I'm right in between. For once. There was a point and time when gas was cheaper just about everywhere else this summer. Things have dropped quickly for us - a.k.a. aboutu 25-cents over the past two weeks, maybe a week and a half. I even just saw a 3.07 earlier - but I'm thinking I didn't clear all the sleep out of my eyes, so we may have dropped 7-cents MORE over night!

Ghoulish Delight 10-20-2008 01:17 PM

Quote:

Originally Posted by Kevy Baby (Post 247094)
The 50% vs 25% doesn't mean too much in and of itself as gasoline is only one part of a barrel of oil.

The 2nd part of your analysis is right, but this part is not, just to be pedantic. If pay $180 for a barrel of oil and use, say, 70% of that barrel to make gasoline, than I paid $126 for the portion of oil used for gasoline. If I then buy the next barrel at $90 and use the same amount of oil, then I've paid $63 for that portion of oil. That does indeed scale.

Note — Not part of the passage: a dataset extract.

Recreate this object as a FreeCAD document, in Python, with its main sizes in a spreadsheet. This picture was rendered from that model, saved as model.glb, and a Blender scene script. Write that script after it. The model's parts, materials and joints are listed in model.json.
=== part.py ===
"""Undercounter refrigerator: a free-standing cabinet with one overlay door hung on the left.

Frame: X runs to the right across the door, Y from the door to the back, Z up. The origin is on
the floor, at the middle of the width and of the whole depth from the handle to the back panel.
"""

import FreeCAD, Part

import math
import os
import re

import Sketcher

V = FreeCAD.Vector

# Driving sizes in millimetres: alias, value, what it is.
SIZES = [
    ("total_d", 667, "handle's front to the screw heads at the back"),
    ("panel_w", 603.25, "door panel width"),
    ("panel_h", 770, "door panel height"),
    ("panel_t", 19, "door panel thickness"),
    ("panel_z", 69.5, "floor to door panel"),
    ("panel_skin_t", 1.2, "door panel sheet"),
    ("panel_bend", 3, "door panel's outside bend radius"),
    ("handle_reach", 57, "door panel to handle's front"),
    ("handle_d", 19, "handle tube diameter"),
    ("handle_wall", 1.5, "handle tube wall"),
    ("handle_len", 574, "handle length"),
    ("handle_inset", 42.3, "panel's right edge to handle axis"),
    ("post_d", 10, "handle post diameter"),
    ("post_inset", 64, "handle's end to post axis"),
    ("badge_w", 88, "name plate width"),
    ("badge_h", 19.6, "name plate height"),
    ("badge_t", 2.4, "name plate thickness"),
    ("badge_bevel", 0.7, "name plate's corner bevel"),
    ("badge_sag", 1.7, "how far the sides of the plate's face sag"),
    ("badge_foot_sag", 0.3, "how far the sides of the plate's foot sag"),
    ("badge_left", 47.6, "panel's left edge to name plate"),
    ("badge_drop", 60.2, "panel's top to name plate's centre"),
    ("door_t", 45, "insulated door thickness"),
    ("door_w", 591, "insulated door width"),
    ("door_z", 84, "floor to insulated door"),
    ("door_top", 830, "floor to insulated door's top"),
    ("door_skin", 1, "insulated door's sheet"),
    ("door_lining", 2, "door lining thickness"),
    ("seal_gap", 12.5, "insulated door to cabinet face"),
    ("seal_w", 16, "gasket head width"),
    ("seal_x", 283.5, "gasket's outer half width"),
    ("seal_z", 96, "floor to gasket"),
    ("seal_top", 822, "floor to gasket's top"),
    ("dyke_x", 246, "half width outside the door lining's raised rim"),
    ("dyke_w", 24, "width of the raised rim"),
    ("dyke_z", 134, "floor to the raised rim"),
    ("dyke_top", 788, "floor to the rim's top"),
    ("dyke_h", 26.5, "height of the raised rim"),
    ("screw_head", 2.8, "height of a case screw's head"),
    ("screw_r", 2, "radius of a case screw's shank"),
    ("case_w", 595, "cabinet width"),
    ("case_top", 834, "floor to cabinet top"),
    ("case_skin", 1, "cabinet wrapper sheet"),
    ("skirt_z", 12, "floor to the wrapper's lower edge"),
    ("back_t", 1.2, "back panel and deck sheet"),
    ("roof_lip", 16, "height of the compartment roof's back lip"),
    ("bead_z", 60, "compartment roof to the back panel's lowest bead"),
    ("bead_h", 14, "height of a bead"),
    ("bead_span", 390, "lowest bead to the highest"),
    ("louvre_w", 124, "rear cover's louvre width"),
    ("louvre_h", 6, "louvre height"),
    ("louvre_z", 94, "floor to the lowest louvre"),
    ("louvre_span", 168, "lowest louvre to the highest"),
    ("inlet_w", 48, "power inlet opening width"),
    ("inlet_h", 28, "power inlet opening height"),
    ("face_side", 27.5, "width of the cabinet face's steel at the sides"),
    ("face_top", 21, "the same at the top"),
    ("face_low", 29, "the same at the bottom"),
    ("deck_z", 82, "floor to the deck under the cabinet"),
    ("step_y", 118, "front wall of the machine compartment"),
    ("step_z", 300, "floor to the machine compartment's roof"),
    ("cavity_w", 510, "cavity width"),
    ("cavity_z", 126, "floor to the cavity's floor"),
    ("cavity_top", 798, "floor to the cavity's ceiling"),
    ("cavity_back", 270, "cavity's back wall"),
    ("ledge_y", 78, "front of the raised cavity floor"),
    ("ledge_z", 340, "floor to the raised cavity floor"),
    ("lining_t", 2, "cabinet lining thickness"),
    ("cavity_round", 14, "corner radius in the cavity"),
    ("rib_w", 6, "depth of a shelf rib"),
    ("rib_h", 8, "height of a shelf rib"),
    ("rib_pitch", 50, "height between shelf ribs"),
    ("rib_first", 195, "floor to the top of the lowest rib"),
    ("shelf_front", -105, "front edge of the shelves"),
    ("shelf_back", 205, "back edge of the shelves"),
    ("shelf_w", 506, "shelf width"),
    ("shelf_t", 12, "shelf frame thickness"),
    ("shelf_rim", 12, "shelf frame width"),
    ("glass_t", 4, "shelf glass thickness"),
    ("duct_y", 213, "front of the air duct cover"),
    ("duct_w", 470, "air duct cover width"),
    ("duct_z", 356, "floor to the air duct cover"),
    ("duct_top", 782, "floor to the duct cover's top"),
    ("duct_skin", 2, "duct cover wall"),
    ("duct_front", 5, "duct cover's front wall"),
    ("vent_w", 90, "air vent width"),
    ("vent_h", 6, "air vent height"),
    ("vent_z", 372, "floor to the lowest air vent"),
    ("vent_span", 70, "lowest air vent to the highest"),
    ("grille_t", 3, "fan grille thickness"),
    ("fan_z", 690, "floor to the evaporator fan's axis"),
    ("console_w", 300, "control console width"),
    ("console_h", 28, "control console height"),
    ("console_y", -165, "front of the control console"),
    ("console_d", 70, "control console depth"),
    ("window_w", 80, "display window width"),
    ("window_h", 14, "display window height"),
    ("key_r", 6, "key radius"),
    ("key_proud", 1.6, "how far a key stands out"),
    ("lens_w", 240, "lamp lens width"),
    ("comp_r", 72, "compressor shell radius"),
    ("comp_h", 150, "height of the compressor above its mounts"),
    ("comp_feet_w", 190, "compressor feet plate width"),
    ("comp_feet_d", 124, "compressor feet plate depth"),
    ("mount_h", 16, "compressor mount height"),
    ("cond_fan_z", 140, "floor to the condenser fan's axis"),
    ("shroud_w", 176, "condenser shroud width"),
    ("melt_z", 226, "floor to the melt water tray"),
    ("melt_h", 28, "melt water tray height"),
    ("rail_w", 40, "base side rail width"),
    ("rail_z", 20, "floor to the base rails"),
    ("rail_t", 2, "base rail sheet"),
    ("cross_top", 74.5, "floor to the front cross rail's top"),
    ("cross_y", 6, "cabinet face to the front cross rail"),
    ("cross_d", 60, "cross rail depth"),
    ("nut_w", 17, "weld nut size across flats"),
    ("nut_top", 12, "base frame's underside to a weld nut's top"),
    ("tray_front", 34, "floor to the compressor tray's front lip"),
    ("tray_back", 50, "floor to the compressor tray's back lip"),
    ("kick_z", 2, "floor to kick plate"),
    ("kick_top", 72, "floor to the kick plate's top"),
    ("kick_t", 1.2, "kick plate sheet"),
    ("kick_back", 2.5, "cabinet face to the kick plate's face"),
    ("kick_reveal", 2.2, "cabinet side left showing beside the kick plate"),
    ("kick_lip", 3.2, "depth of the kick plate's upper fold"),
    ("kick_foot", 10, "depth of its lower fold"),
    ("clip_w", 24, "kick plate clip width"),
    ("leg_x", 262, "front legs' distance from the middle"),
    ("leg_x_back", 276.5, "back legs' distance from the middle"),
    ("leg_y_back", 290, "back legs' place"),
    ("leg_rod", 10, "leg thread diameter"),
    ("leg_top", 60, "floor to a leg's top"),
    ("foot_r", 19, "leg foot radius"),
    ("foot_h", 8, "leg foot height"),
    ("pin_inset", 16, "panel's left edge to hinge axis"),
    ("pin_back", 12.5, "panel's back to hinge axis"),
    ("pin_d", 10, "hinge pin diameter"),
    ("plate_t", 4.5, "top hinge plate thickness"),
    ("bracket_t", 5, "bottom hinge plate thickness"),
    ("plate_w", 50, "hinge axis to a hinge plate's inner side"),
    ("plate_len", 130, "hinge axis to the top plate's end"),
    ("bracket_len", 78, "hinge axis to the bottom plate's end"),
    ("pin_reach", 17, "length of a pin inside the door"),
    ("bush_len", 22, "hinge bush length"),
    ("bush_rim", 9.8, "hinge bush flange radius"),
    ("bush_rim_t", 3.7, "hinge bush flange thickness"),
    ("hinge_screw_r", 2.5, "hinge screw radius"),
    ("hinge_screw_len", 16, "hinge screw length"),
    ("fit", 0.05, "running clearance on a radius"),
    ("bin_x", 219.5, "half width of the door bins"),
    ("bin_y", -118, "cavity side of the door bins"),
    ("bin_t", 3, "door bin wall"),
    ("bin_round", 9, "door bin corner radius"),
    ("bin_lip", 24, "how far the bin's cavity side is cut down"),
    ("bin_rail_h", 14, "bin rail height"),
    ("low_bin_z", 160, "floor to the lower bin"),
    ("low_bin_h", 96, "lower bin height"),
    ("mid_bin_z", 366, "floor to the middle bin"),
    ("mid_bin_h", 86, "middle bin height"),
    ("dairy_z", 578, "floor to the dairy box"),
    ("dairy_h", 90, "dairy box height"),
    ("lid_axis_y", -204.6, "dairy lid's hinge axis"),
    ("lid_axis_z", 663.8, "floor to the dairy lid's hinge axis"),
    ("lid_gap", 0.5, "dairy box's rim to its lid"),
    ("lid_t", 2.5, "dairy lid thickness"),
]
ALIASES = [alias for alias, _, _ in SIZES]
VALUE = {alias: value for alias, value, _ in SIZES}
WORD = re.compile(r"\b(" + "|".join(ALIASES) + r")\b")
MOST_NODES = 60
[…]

But you are correct that just because raw material costs drop doesn't mean overall production costs drop in proportion.

Kevy Baby 10-20-2008 01:49 PM

Quote:

Originally Posted by Ghoulish Delight (Post 247126)
The 2nd part of your analysis is right, but this part is not, just to be pedantic.

Alright Mr. Pedantic... :p

I actually rewrote the post and forgot to clarify that one line. It should have more correctly stated that "One cannot expect the cost of gasoline to drop the same percentage as the cost of oil as the raw material cost only represents a part of the cost of a gallon of gas."